2022年2月24日ロシアがウクライナに侵攻してから2年余が経過しました。理由はともあれ、主権国家に対して侵攻すること自体は本来『正しいこと』とは言えません。しかしながら、我々は、第一次世界大戦、太平洋戦争、ベトナム戦争、湾岸戦争、などの経験から、各国の思う『正しいこと』の解釈は各国で異なっていることを学びました。また、残念ながら、戦争終結には、絶対的・圧倒的な軍事力的制圧しかない、ということも知っています。
紛争・戦争は、宗教の違い、民族の違い、政情、大国の思惑、資源の奪い合い、などの原因で起こると言われています。すなわち、誰が考えても普遍的・絶対的に『正しいこと』が紛争・戦争の原因ではなく、各々の独自の原因により紛争・戦争に陥る原因があり、それは当事国以外には理解不能ということです。それを鑑みれば、当事国以外の第三国が当事国のどちらを『正しい』と判断するの基準も、判断する国の宗教、民族、政情、大国の思惑、資源などに基づいた価値観で判断されます。今回の紛争・戦争に関する国連の決議を見ても各国の価値観の違いが露呈しており、これが世界の現状という認識を持って外交を行う必要があると思います。我国のウクライナ支援は宗教、民族、政情、大国の思惑、資源などの判断基準の一体何を判断基準としたかが国民には示されず、た漠然とした『何を正しいこと』ためとの判断か、ただ盲目的・感覚的に、ロシアは悪で、ウクライナは善という単純な考え方に従って、支援しているとしか思われません。当事国以外に彼らの考えている『正しいこと』を分かるはずなく、にも拘らず、我国の周辺ではない遠いヨーロッパの紛争・戦争に著しい金銭支援を実施しているのは、恐らく民主主義の防衛という大国(米国)の思惑に踊らされており、我国の独自外交の姿が見えません。敢えて、どちらの当事国にも支援しないという選択肢もあったにも拘わらず、能登半島地震や子育て対策など本来我国自体にもっと必要とされる支援よりもウクライナに支援する方が優先する状況の説明がなされていないことは憂うべき現状と思われます。

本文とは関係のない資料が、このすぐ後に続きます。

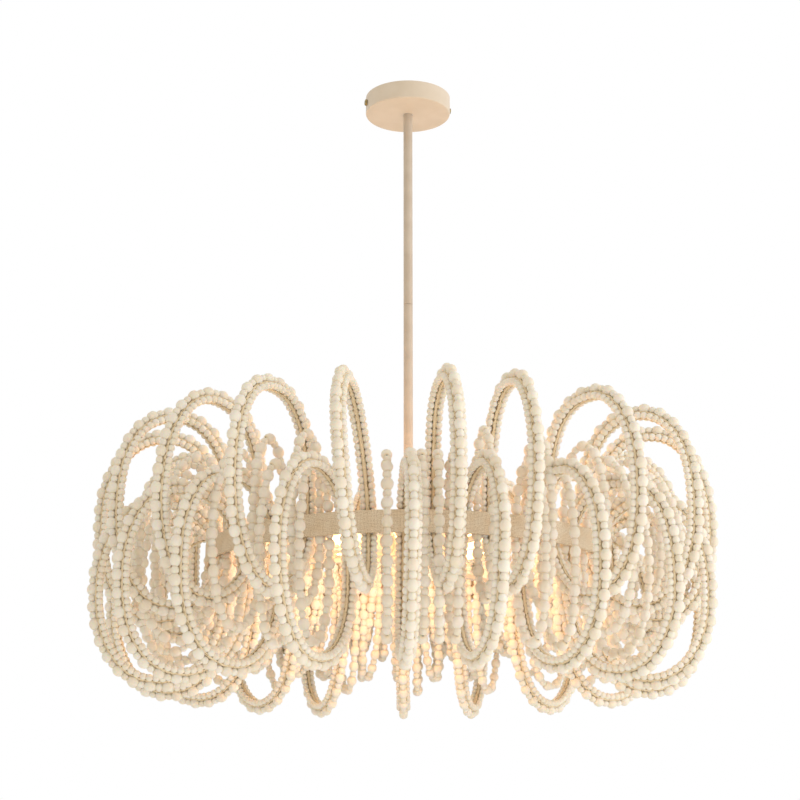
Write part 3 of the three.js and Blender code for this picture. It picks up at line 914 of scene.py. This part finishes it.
# Half width, half height and rise of each kind, then the azimuth, turn and width share of each.
inner_shift = -0.0078
inner_kinds = {
    "high": (
        0.046, 0.112, 0.008,
        [
            (-62.2, -3, 1), (-36.4, 0, 0.7), (-24.6, -7, 0.7), (18.2, -1, 0.7), (33, -3, 0.7),
            (47.7, 0, 0.8), (68.2, 4, 1), (87.9, 0, 1), (99.4, 0, 1), (111, 0, 1), (122.5, 0, 1),
            (134, 0, 1), (167.2, 0, 1), (187.1, 0, 1), (207, 0, 1), (226.9, 0, 1), (246.8, 0, 1),
            (288.4, 0, 1),
        ],
    ),
    "low": (
        0.051, 0.121, -0.038,
        [
            (-52.8, 0, 1), (-32.7, -3, 0.7), (-21.75, -9, 0.7), (-6.2, 8, 0.7), (2.1, 5, 0.7),
            (7.8, -9.2, 0.75), (10.2, 0, 0.7), (29.6, 0, 0.7), (38.3, -4, 0.7), (57.8, -5, 1),
            (78.8, 0, 1), (91.6, 0, 1), (103.1, 0, 1), (114.7, 0, 1), (126.2, 0, 1), (137.8, 0, 1),
            (157.3, 0, 1), (177.2, 0, 1), (197.1, 0, 1), (217, 0, 1), (236.9, 0, 1), (256.8, 0, 1),
            (277.6, 0, 1),
        ],
    ),
    "deep": (
        0.06, 0.118, -0.016,
        [
            (-71, 9, 1), (-44.5, 12, 0.9), (53, -12, 0.9), (73, -9, 1), (83.3, 8, 1), (106, -8, 1),
            (129, 8, 1), (147, -8, 1), (159.7, 10, 1), (164.7, -8, 1.1), (169.7, 12, 1),
            (174.7, -9, 1.1), (179.6, 8, 1), (184.6, -10, 1.1), (189.6, 9, 1), (194.6, -12, 1.1),
            (199.6, 8, 1), (204.5, -8, 1.1), (209.5, 12, 1), (214.5, -9, 1.1), (224.4, 8, 1),
            (234.3, -9, 1), (252, 9, 1), (272, -9, 1),
        ],
    ),
}
seed = 0
for kind, (half_width, half_height, rise, places) in inner_kinds.items():
    shape = bmesh.new()
    for azimuth, turn, wide in places:
        seed += 1
        half = half_width * wide
        sizes = {"Half Width": half, "Half Height": half_height, "Seed": seed}
        one = hoop_mesh(inner_tree, sizes)
        slots = list(one.materials)
        seated(one, half, rise, 0, turn, inner_shift, azimuth)
        shape.from_mesh(one)
        bpy.data.meshes.remove(one)
    inner_mesh = bpy.data.meshes.new(f"inner_hoops_{kind}")
    shape.to_mesh(inner_mesh)
    shape.free()
    for slot in slots:
        inner_mesh.materials.append(slot)
    keep(f"inner_hoops_{kind}", inner_mesh, "fixture")

# Ring: the flat steel ring in the band, rolled, welded and painted tan. It carries the hoops,
# and the spider's arms meet its inner face.
ring_paint, net, shader = finish("ring_paint")
place = net.add("ShaderNodeTexCoord").out("Object")
speck = net.add("ShaderNodeTexNoise", None, {"Vector": place, "Scale": 240.0, "Detail": 4.0})
feed(
    net,
    shader,
    Base_Color=net.mix(speck, (0.6, 0.46, 0.31, 1), (0.7, 0.56, 0.4, 1)),
    Roughness=0.5 + 0.15 * speck,
    Normal=bump(net, speck, 0.1, 0.0002),
)
ring_section = [
    (ring_inner, -band_half),
    (ring_outer, -band_half),
    (ring_outer, band_half),
    (ring_inner, band_half),
    (ring_inner, -band_half),
]
ring_mesh = banded("steel_ring", ring_section, 180)
ring_mesh.materials.append(ring_paint)
keep("steel_ring", ring_mesh, "fixture", ["band_ring"])


# Big hoops: an oval wire with three rows of whitewashed wooden beads, an outer row of large
# and small beads in turn on two side rows of small ones, laid on pale cords and bound with
# waxed thread. They are threaded on the band in two tiers, upper and lower in turn.
net, size = new_tree(
    "three_row_hoop",
    {"Half Width": 0.08, "Half Height": 0.13, "Sway": hand_sway, "Seed": 1},
)
side_offset = 0.0064
side_bead = 0.0103
side_pitch = 0.0091
side_long = 1.04
outer_rise = 0.0107
outer_small_bead = 0.0102
outer_long = 1.16
thread_radius = 0.0006
curve = oval_curve(net, size, oval_power, 160)
outer = beside(net, curve, outer_rise, 0.0)
left = beside(net, curve, 0.0, -side_offset)
right = beside(net, curve, 0.0, side_offset)
pairs = (net.add("GeometryNodeCurveLength", None, {0: outer}) / pair_length).floor()
smalls = (net.add("GeometryNodeCurveLength", None, {0: curve}) / side_pitch).floor()
big_shape = one_bead(net, 12, 8)
small_shape = one_bead(net, 9, 6)
first = size["Seed"]
rows = [
    strung(net, outer, pairs * 2.0, big_shape, big_bead, outer_small_bead, first + 200.0, outer_long),
    strung(net, left, smalls, small_shape, side_bead, side_bead, first + 300.0, side_long),
    strung(net, right, smalls, small_shape, side_bead, side_bead, first + 400.0, side_long),
]
# Each cord lies at a step outward from the oval and a step to its side, and has a radius.
cord_places = [
    (0.005, -0.0041, 0.0018),
    (0.005, 0.0041, 0.0018),
    (0.0036, 0.0, 0.0026),
    (-0.0022, 0.0, 0.0022),
]
thread_places = [(-0.0038, -0.0019), (-0.0038, 0.0019), (0.006, -0.0052), (0.006, 0.0052)]
outer_wire = 0.0014
core = [wire(net, outer, outer_wire, 80, 5)]
for outward, sideways, radius in cord_places:
    core.append(wire(net, beside(net, curve, outward, sideways), radius, 72, 6))
stitches = []
for outward, sideways in thread_places:
    stitches.append(wire(net, beside(net, curve, outward, sideways), thread_radius, 72, 4))
finish_tree(net, beads=rows, cords=core, threads=stitches)
hoop_tree = net.tree
# Half width, half height, rise, shift and first seed of each tier, then the azimuth, turn,
# lean and width share of each hoop.
tiers = {
    "upper": (
        0.079, 0.1323, 0.0445, -0.0125, 0,
        [
            (-66, 0, 1, 1), (-48, 0, -1, 1), (-28.6, -4, 1, 1.02), (-10.8, 0, 5, 1), (6.2, 5, 0, 1),
            (21.8, -2, -1, 1), (43, -2, 0, 1), (63, 0, -1, 0.98), (84, 0, 1, 0.98), (107.1, 1, -1, 1),
            (130.1, -1, 0, 1), (152.3, 2, 1, 1), (172.2, -2, -1, 1), (192.1, 2, 1, 1), (212, -2, -1, 1),
            (231.9, 2, 1, 1), (251.8, -1, 1, 1.02), (272.3, 2, -1, 1.05),
        ],
    ),
    "lower": (
        0.082, 0.1243, -0.0585, -0.0201, 40,
        [
            (-58, -7, 0, 1.02), (-40.5, -5, 1, 1), (-17.2, -13, 1, 1), (-1.6, 6, -1, 0.98),
            (14.2, 3, -2, 1), (33.6, 0, -1, 1), (52.5, 0, 1, 1), (73.5, -2, 0, 0.97),
            (95.5, 0, -1, 0.97), (118.6, 1, 1, 1), (141.7, -1, -1, 1), (162.2, 2, 1, 1),
            (182.1, -2, -1, 1), (202, 2, 1, 1), (221.9, -2, -1, 1), (241.8, 2, 1, 1.02),
            (261.7, 0, -1, 1.04), (283, -2, 1, 1.06),
        ],
    ),
}
for tier, (half_width, half_height, rise, shift, first_seed, places) in tiers.items():
    for number, (azimuth, turn, roll, wide) in enumerate(places, 1):
        half = half_width * wide
        sizes = {"Half Width": half, "Half Height": half_height, "Seed": first_seed + number}
        mesh = hoop_mesh(hoop_tree, sizes)
        seated(mesh, half, rise, roll, turn, shift, azimuth)
        node = f"{tier}_hoop_{number:02d}"
        keep(node + "_beads", mesh, "fixture", [node])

前述したように、過去の例からしても、戦争終結には、絶対的・圧倒的な軍事力的制圧しかないことから、現状でのウクライナとロシアの戦力分析がとても重要です。マスコミも含めて、ウクライナ寄りの報道が目立ちます。しかしながら、多くの経済制裁を受けているにも拘わらず自力で戦闘を維持できてるロシアと砲弾も含めた兵器を他国からの支援によって戦闘を維持しているウクライナでは、余程のことがない限り、ロシアの優位性は動かないはずです。さらに、米国など直接的に関係の浅い国では対中国の政策上、この紛争・戦争の結果が問題ではなく、ロシアの兵力を削ぎたいという理由であったとしたら、十分その目的は達せられたと思われ、支援の継続は今まで以上に増加はしないと考えられます。最近ではゼレンスキー大統領も西側の支援疲れに危機感を感じていると報道にもあります。つまり、支援を他力本願に依存している以上、自前のロシアに勝利するのは著しく困難と考えるのが当たり前なのですが、多くのマスコミはウクライナ寄りの報道を繰り返しています。
ウクライナ支援のほとんどは紛争・戦争継続のものであり、何も生まない支援であるだけではなく、インフラの破壊のみならず負傷者・志望者を増やしていっています。セレンスキーやプーチンのメンツによって、多くのウクライナ人・ロシア人が負傷・死亡している現実を考えれば、イデオロギーや大義名分を捨てて、自国民のために敢えて休戦するという方法も考える時期であると思われる。我国もウクライナ・ロシアの両者の被害がこれ以上に拡大しないよう、漫然とした支援ではなく、敢えて休戦を行うように進言する外交の力が望まれる。